EXERCISE INSTRUCTIONS » Using the data below, return the stretch from the line that contains "problems = []" through the line that contains "cad_parts[node].hide_render = cad_parts[node].hide_viewport", both included, exactly as it stands and nothing beyond it.

GIVEN INFORMATION »
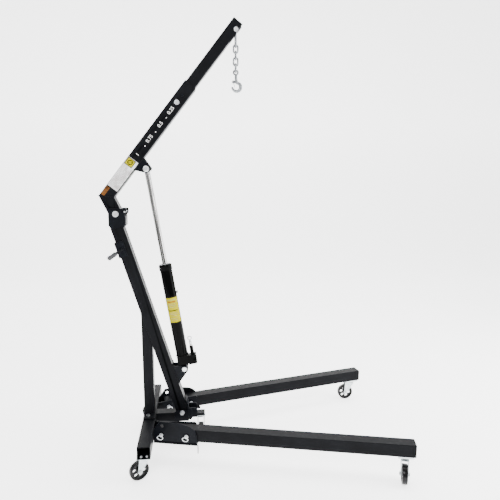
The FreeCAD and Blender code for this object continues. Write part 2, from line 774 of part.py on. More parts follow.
# name, kingpin x, kingpin y, mounting height, plate thickness, direction the wheel trails in degrees
CASTERS = (
    ("rear_right", 0.0, -rear_caster_y.value, beam_low, 5.0, 208.0),
    ("rear_left", 0.0, rear_caster_y.value, beam_low, 5.0, 165.0),
    ("front_right", front_x, -front_y, leg_low, 8.0, 250.0),
    ("front_left", front_x, front_y, leg_low, 8.0, 180.0),
    ("centre", 257.0, 0.0, nose_top - thick, 6.0, 90.0),
)
SQUARE = {"front_left": splay, "front_right": -splay}
plates = {}
for name, x, y, height, thickness, heading in CASTERS:
    turn = Rotation(Vector(0, 0, 1), heading)
    race_z = value(height) - thickness - 6
    square = SQUARE.get(name, 0.0)
    if name.startswith("rear"):
        shape = caster_plate(58, 100, thickness)
        holes = [rod(4.2, 20, (dx, dy, -15)) for dx in bolt_grid_x for dy in bolt_grid_y]
        shape = cut(shape, *holes)
    elif name == "centre":
        shape = caster_plate(40, 40, thickness)
    else:
        shape = caster_plate(70, 58, thickness)
    plates[name] = place(shape, (x, y, height), Rotation(Vector(0, 0, 1), square))
    node("caster_fork_" + name, caster_fork(race_z), (x, y, 0), turn)
    hub = Vector(x, y, 0) + turn.multVec(Vector(trail.value, 0, wheel_radius.value))
    node("caster_wheel_" + name, caster_wheel(wheel_radius, wheel_width), tuple(hub), turn)
node("caster_plates_rear", group(plates["rear_right"], plates["rear_left"]))
node("caster_plate_centre", plates["centre"])
node("caster_plate_front_right", plates["front_right"])
node("caster_plate_front_left", plates["front_left"])

caster_bolts = []
for y_sign in (-1, 1):
    for dx in bolt_grid_x:
        for dy in bolt_grid_y:
            x, y = dx, y_sign * rear_caster_y.value + dy
            shank = rod(4, 18, (x, y, beam_low - 7))
            head = hexagon(13, 5, (x, y, beam_low - 10.05))
            nut = hexagon(13, 6.5, (x, y, beam_low + wall))
            caster_bolts.append(fuse(shank, head, nut))
node("caster_bolts", group(*caster_bolts))

# ---------------------------------------------------------------- chain and hook
wire = dim("wire_radius")
bend = dim("link_bend")
link_reach = dim("link_reach")
link_gap = dim("link_gap")
straight = link_reach - bend
tip = in_boom(tip_along.value, tip_drop.value)


def half_turn(radius, wire_radius, z, upwards):
    """Half ring in the XZ plane closing upwards or downwards."""
    base = Rotation(Vector(1, 0, 0), 90) if upwards else Rotation(Vector(1, 0, 0), -90)
    return ring(radius, wire_radius, (0, 0, z), base, 180.0)


def chain_link():
    """Oval link in the XZ plane, centred on the origin."""
    sides = [rod(wire, straight * 2, (x, 0, -straight)) for x in (-bend, bend)]
    return fuse(half_turn(bend, wire, straight, True), half_turn(bend, wire, -straight, False), *sides)


QUARTER = Rotation(Vector(0, 0, 1), 90)
bow_wire = 4.5
bow_drop = 71.0
shackle_ears = [
    cut(cross_rod(11, 5, 0, 0), cross_rod(6 + gap.value, 30, 0, 0)) for _ in (0, 1)
]
for ear, x in zip(shackle_ears, (-12, 12)):
    place(ear, (0, x, 0))
shackle_legs = [rod(bow_wire, bow_drop - 12 - 7, (0, y, -bow_drop + 12)) for y in (-12, 12)]
bow = ring(12, bow_wire, (0, 0, -bow_drop + 12), Rotation(Vector(0, 0, 1), 90) * Rotation(Vector(1, 0, 0), -90), 180.0)
node("chain_shackle", fuse(bow, *shackle_ears, *shackle_legs), tuple(tip))

hang = tip.z - bow_drop
hang_wire = bow_wire
for index in range(1, 5):
    centre = hang + hang_wire + wire.value + link_gap.value - link_reach.value
    turn = Rotation() if index % 2 else QUARTER
    node("chain_link_%d" % index, chain_link(), (tip.x, 0, centre), turn)
    hang = centre - link_reach.value
    hang_wire = wire.value

# Hook: eye, shank and bowl with a rounded tip, latch lug, and a sprung latch across the throat.
# Drawn about the middle of its eye.
eye_radius = 10.0
bowl_radius = 19.0
bowl_wire = 7.0
bowl_x = 5.0
bowl_drop = 65.0
opening_from = 185.0
bowl_sweep = 285.0
eye_z = hang + wire.value * 2 + link_gap.value - eye_radius
tip_angle = math.radians(opening_from)
tip_x = bowl_x + bowl_radius * math.cos(tip_angle)
tip_z = -bowl_drop + bowl_radius * math.sin(tip_angle)
latch_x = bowl_x - 16.5
latch_z = -bowl_drop + 23.0
bowl = ring(bowl_radius, bowl_wire, (bowl_x, 0, -bowl_drop),
            Rotation(Vector(1, 0, 0), 90) * Rotation(Vector(0, 0, 1), opening_from), bowl_sweep)
shank = rod(7.5, bowl_drop - bowl_radius - eye_radius, (1.5, 0, bowl_radius - bowl_drop))
lugs = [box((latch_x - 5, y_low, latch_z - 5), (15, 2.5, 10)) for y_low in (-7.5, 5)]
node("hook", fuse(
    ring(eye_radius, wire, (0, 0, 0), ALONG_Y),
    shank,
    bowl,
    ball(bowl_wire, (tip_x, 0, tip_z)),
    cross_rod(2, 8.5, latch_x, latch_z),
    *lugs,
), (tip.x, 0, eye_z))
latch_lean = Rotation(Vector(0, 1, 0), -15.6)
node("hook_latch", cut(
    fuse(
        cross_rod(4, 4.7, latch_x, latch_z),
        place(box((0, 0, 0), (2.5, 9, 27)), tuple(
            Vector(latch_x, 0, latch_z) + latch_lean.multVec(Vector(-1.25, -4.5, -27))), latch_lean),
    ),
    cross_rod(2 + gap, 30, latch_x, latch_z),
), (tip.x, 0, eye_z))

os.makedirs("parts", exist_ok=True)
doc.recompute()

problems = []
for obj in doc.Objects:
    if "Invalid" in obj.State or "Error" in obj.State:
        problems.append("%s %s" % (obj.Name, obj.State))
for holder in NODES:
    if holder.Shape.isNull() or not holder.Shape.isValid():
        problems.append("shape of %s" % holder.Label)
if problems:
    raise RuntimeError("; ".join(problems))
for holder in NODES:
    holder.Shape.exportStep(os.path.join("parts", holder.Label + ".step"))
    box_of = holder.Shape.BoundBox
    print("%-26s solids %d volume %.0f z %.1f..%.1f" % (
        holder.Label, len(holder.Shape.Solids), holder.Shape.Volume, box_of.ZMin, box_of.ZMax))
print("nodes", len(NODES))
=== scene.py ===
import json
import math

import bmesh
import bpy
from mathutils import Matrix, Vector


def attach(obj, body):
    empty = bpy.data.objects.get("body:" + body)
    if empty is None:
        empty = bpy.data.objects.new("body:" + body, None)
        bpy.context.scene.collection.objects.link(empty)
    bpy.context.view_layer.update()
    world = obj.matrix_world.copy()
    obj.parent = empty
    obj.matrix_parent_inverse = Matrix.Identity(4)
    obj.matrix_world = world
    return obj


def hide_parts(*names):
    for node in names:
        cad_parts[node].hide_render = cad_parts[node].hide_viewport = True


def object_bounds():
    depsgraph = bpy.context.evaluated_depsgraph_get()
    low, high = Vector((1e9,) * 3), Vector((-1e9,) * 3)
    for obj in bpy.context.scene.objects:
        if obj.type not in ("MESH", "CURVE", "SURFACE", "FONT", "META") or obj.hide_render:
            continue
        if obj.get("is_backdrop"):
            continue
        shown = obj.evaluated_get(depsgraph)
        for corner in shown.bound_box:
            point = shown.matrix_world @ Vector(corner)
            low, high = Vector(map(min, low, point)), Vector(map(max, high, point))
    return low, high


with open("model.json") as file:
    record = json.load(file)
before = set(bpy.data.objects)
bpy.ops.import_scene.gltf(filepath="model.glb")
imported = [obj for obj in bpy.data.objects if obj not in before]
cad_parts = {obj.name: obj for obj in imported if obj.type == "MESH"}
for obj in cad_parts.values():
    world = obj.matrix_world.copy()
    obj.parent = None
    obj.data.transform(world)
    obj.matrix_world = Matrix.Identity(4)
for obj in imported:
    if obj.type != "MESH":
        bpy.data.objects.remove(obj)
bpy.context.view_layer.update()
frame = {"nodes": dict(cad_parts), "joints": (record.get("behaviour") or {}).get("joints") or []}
nodes = frame["nodes"]

# ------------------------------------------------------------------ layout, in metres
PIVOT = Vector((-0.1266, 0.0, 1.201))
MAST_LEAN = math.radians(16.92)
BOOM_ANGLE = math.radians(52.0)
NECK_LEAN = math.radians(25.2)
ELBOW = PIVOT + Vector((-math.sin(NECK_LEAN), 0.0, math.cos(NECK_LEAN))) * 0.0906
RAM_FOOT = Vector((0.1782, 0.0, 0.418))
RAM_LEAN = math.radians(9.07)
SPLAY = math.radians(13.1)
LEG_PIN = Vector((0.0764, 0.1387, 0.155))

SIDES = ((-1, "right"), (1, "left"))

# Frames: the boom's along local X from its elbow, the ram's and the mast's along local Z.
BOOM = Matrix.Translation(ELBOW) @ Matrix.Rotation(-BOOM_ANGLE, 4, "Y")
RAM = Matrix.Translation(RAM_FOOT) @ Matrix.Rotation(-RAM_LEAN, 4, "Y")
MAST = Matrix.Translation((-0.0825, 0.0, 1.0)) @ Matrix.Rotation(-MAST_LEAN, 4, "Y")


def leg_frame(side):
    """Frame at a leg's hinge pin, X along the leg; side is -1 on the right and 1 on the left."""
    pin = Matrix.Translation((LEG_PIN.x, side * LEG_PIN.y, LEG_PIN.z))
    return pin @ Matrix.Rotation(side * SPLAY, 4, "Z")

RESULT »
problems = []
for obj in doc.Objects:
    if "Invalid" in obj.State or "Error" in obj.State:
        problems.append("%s %s" % (obj.Name, obj.State))
for holder in NODES:
    if holder.Shape.isNull() or not holder.Shape.isValid():
        problems.append("shape of %s" % holder.Label)
if problems:
    raise RuntimeError("; ".join(problems))
for holder in NODES:
    holder.Shape.exportStep(os.path.join("parts", holder.Label + ".step"))
    box_of = holder.Shape.BoundBox
    print("%-26s solids %d volume %.0f z %.1f..%.1f" % (
        holder.Label, len(holder.Shape.Solids), holder.Shape.Volume, box_of.ZMin, box_of.ZMax))
print("nodes", len(NODES))
=== scene.py ===
import json
import math

import bmesh
import bpy
from mathutils import Matrix, Vector


def attach(obj, body):
    empty = bpy.data.objects.get("body:" + body)
    if empty is None:
        empty = bpy.data.objects.new("body:" + body, None)
        bpy.context.scene.collection.objects.link(empty)
    bpy.context.view_layer.update()
    world = obj.matrix_world.copy()
    obj.parent = empty
    obj.matrix_parent_inverse = Matrix.Identity(4)
    obj.matrix_world = world
    return obj


def hide_parts(*names):
    for node in names:
        cad_parts[node].hide_render = cad_parts[node].hide_viewport = True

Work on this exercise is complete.